Tapi dari sekian banyak penyelewengan dana donasi di AS, mungkin yang paling terkenal adalah skandal Tammy Faye Bakker atau Tammy Faye Messner. Ia sukses bermetamorfosis from no one to someone berkat donasi masyarakat dengan mengatasnamakan religi. ABCNews pernah mengulas tentang sepak terjangnya.

Jadi Tammy dan suaminya mengelola acara keagamaan di televisi yang terbilang sukses. Mereka mengajak orang berdonasi untuk mendukung kegiatan mereka. Orang mendonasikan apa saja kepadanya, mulai dari uang, pakaian mewah hingga perhiasaan berlian.

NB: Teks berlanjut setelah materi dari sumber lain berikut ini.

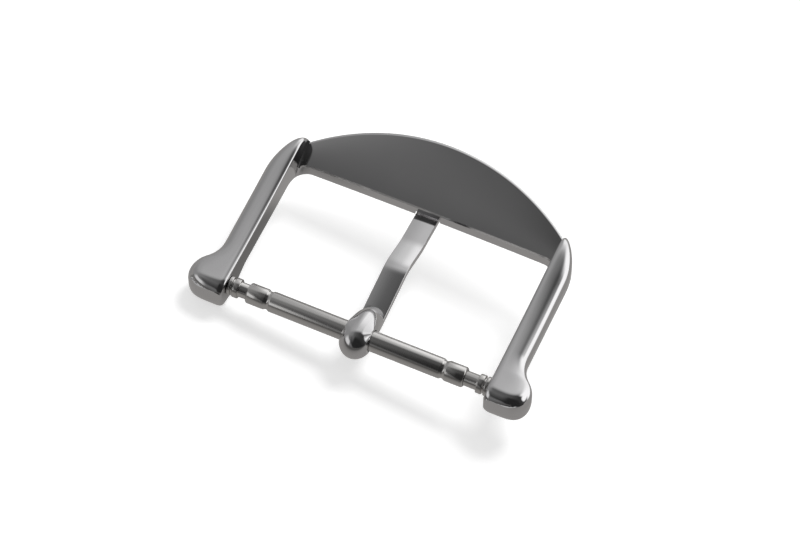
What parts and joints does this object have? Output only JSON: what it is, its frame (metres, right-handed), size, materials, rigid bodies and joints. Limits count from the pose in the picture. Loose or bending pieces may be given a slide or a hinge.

Donasi dari publik membuat kehidupan mereka pun kaya raya makmur sejahtera. Properti Tammy Faye tersebar dimana-mana, salah satunya adalah sebuah hotel 500 kamar dan kompleks waterpark di South Carolina. Widihh...

Fasilitas akomodasi dan rekreasi itu dibangun dari uang donasi yang digalang di tahun 1980an. Nilainya lebih USD 66 juta atau sekira 66 milyar rupiah dengan kurs tahun segitu. Sungguh fantastis!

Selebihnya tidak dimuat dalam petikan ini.